TASK REQUIREMENTS: Report each line of the data that includes the word "names".

DATASET SECTION:
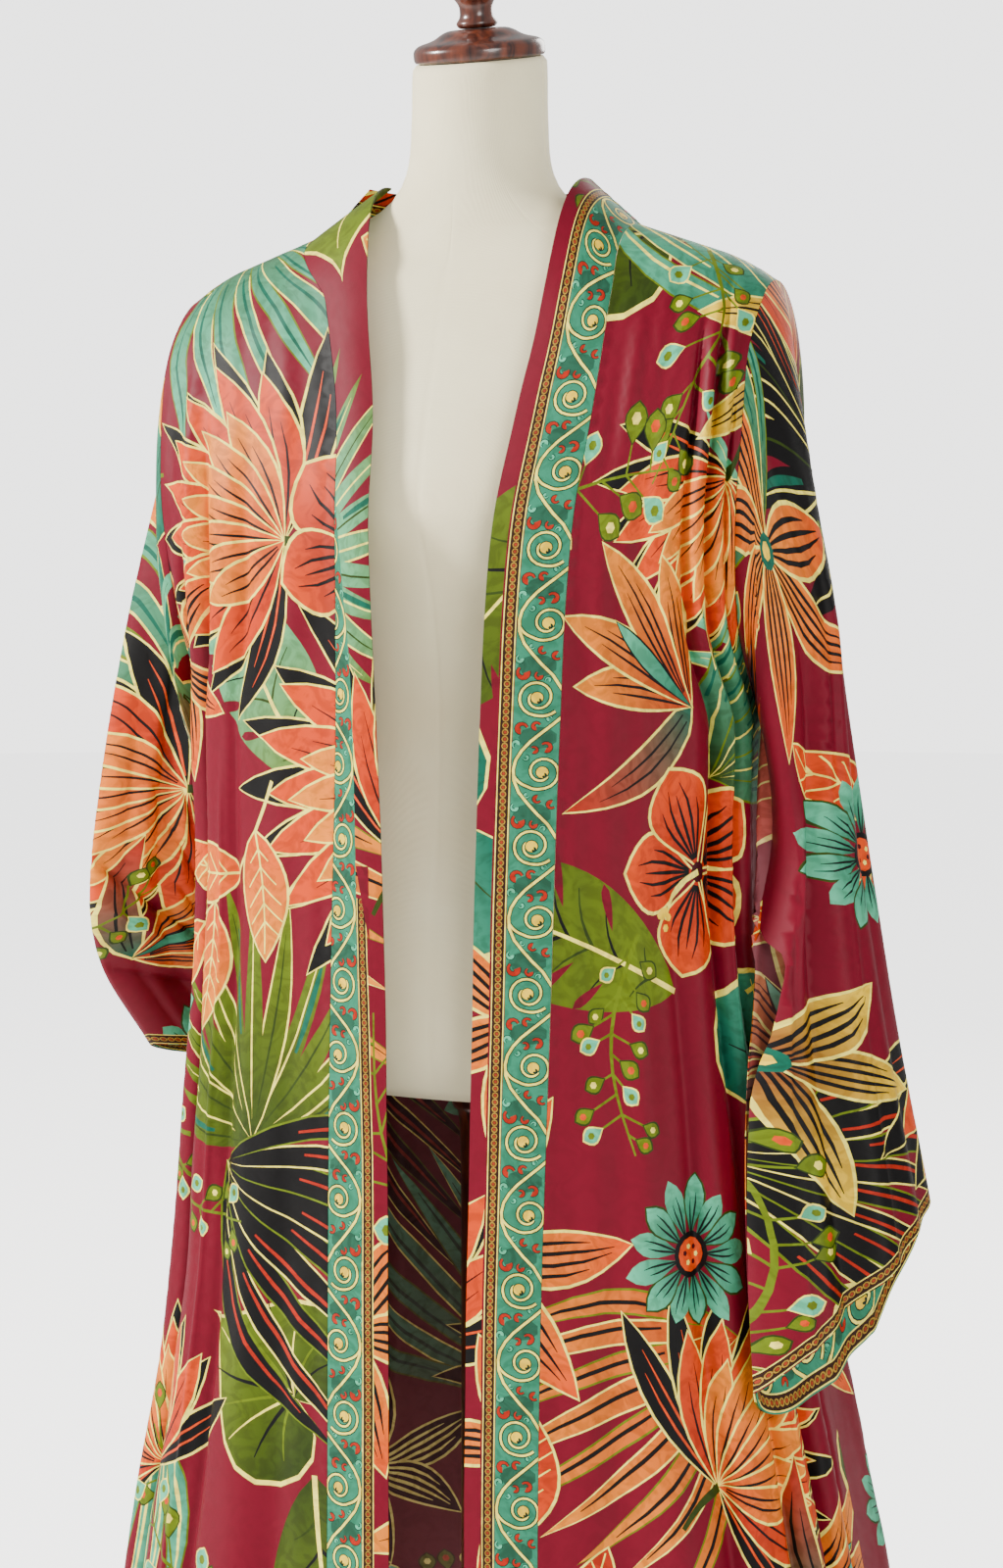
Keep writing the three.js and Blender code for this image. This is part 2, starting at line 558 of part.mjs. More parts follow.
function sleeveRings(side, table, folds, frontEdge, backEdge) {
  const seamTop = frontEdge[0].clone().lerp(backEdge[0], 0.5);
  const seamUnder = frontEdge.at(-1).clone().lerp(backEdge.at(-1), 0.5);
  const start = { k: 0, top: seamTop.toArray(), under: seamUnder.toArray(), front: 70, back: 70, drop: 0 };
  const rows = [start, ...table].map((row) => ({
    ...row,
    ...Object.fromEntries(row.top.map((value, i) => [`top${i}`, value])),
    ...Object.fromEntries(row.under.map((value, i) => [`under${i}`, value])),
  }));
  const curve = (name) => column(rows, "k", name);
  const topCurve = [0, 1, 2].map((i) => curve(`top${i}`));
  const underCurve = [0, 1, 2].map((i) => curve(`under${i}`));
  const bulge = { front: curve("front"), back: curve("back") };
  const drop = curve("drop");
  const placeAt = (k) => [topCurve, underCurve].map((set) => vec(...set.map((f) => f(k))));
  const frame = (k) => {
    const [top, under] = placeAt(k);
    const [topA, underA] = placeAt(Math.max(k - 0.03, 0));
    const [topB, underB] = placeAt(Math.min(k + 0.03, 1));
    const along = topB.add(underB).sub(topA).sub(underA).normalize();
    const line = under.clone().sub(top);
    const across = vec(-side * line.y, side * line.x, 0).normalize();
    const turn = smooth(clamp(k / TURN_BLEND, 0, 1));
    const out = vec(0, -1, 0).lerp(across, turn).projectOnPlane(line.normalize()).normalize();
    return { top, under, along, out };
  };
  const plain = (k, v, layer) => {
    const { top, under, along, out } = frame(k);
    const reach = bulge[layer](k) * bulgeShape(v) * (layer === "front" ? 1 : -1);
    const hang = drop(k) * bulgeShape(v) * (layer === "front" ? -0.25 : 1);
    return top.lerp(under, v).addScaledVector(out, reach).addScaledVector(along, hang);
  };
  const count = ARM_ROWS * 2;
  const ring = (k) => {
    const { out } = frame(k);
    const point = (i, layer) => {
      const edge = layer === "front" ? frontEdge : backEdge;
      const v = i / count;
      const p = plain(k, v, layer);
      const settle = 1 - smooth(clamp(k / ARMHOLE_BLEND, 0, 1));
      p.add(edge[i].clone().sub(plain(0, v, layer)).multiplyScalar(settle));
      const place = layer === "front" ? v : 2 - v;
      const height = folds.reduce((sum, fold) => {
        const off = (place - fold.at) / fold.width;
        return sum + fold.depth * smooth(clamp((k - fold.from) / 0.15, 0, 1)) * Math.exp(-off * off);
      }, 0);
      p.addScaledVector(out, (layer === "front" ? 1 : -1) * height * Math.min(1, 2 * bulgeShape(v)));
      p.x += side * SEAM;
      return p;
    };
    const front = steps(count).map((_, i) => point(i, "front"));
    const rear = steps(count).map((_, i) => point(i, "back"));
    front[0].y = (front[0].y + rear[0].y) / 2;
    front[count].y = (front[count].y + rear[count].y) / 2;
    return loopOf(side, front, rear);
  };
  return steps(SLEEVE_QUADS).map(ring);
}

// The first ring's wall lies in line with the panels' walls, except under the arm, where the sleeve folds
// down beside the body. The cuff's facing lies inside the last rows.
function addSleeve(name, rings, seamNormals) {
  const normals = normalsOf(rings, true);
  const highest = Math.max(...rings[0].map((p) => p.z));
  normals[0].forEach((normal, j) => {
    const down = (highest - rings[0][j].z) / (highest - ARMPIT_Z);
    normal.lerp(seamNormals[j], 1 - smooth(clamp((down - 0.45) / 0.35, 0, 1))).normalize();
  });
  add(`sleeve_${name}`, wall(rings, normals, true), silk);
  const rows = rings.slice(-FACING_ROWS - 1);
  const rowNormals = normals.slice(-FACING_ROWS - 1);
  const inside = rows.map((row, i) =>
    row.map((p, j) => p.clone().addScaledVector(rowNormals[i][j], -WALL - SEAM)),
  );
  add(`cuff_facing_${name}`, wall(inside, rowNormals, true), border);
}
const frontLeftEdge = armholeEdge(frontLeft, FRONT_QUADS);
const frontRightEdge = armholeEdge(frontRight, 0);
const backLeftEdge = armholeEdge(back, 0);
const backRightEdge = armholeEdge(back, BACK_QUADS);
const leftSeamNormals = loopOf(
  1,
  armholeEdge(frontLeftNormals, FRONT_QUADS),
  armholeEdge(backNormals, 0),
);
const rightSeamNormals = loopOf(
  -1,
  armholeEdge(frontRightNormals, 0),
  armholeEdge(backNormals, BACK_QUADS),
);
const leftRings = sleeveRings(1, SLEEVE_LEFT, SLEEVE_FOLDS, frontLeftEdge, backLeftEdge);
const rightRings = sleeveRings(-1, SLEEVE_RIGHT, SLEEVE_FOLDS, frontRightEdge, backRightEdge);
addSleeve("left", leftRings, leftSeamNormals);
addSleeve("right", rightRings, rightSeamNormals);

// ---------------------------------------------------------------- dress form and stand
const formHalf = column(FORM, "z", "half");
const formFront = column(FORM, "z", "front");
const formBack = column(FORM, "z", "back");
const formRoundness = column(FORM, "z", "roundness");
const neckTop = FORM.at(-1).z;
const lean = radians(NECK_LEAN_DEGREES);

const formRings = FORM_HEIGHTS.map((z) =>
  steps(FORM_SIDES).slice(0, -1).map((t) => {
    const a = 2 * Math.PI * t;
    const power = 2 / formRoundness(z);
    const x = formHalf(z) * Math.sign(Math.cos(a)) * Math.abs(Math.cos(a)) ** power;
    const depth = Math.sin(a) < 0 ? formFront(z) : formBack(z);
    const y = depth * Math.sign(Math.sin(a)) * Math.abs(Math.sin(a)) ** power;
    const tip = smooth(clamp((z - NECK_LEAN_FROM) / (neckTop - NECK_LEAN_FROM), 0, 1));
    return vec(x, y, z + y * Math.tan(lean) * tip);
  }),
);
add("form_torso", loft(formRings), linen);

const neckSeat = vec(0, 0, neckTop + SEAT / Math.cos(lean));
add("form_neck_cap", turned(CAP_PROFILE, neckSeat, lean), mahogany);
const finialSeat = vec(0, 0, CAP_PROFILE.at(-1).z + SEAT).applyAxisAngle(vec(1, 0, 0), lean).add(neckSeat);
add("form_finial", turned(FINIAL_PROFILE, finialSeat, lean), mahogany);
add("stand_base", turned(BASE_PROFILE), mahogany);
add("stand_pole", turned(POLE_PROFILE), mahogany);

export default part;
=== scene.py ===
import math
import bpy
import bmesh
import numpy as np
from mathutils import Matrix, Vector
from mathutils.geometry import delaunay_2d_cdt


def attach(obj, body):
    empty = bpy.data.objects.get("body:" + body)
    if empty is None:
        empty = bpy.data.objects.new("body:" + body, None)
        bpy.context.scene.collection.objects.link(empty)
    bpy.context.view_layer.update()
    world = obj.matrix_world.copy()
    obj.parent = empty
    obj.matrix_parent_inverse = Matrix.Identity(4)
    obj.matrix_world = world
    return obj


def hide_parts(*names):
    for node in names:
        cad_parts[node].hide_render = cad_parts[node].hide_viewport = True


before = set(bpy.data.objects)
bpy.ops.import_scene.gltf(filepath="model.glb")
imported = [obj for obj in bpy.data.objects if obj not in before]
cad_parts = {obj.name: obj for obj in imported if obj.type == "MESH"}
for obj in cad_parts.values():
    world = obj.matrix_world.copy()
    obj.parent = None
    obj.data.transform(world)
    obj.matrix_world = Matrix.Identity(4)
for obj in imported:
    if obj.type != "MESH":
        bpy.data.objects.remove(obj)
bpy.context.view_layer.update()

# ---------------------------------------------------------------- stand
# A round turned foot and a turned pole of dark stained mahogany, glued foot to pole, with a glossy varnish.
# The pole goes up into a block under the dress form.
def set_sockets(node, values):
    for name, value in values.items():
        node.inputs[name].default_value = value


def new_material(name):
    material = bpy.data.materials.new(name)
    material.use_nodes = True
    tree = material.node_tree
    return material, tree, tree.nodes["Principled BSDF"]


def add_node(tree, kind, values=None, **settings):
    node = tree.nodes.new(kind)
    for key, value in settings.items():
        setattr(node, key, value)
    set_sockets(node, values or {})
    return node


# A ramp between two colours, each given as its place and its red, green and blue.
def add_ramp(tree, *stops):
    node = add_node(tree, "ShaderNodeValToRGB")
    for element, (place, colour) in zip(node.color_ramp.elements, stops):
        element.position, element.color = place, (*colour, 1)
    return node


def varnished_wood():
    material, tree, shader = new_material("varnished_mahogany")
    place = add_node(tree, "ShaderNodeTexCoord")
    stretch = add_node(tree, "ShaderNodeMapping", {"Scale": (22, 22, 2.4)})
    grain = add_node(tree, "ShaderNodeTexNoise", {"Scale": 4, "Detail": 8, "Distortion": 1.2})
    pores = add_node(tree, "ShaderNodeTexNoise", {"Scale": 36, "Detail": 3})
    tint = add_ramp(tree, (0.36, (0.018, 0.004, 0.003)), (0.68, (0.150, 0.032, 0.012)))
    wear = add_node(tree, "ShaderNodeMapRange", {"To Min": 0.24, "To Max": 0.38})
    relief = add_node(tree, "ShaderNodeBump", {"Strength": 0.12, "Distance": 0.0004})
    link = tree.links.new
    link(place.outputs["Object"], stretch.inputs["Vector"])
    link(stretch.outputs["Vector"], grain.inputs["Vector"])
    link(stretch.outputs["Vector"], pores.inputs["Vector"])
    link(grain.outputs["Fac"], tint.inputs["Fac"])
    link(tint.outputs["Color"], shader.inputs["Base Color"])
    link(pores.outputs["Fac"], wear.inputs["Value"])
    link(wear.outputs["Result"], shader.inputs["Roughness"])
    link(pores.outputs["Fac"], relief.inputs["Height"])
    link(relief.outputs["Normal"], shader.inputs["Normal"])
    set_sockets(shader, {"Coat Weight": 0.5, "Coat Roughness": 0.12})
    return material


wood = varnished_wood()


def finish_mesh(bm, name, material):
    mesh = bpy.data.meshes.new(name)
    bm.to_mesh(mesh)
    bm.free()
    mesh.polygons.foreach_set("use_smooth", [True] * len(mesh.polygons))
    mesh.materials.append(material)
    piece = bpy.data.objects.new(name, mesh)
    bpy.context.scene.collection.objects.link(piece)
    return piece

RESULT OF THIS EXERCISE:
def hide_parts(*names):
    for node in names:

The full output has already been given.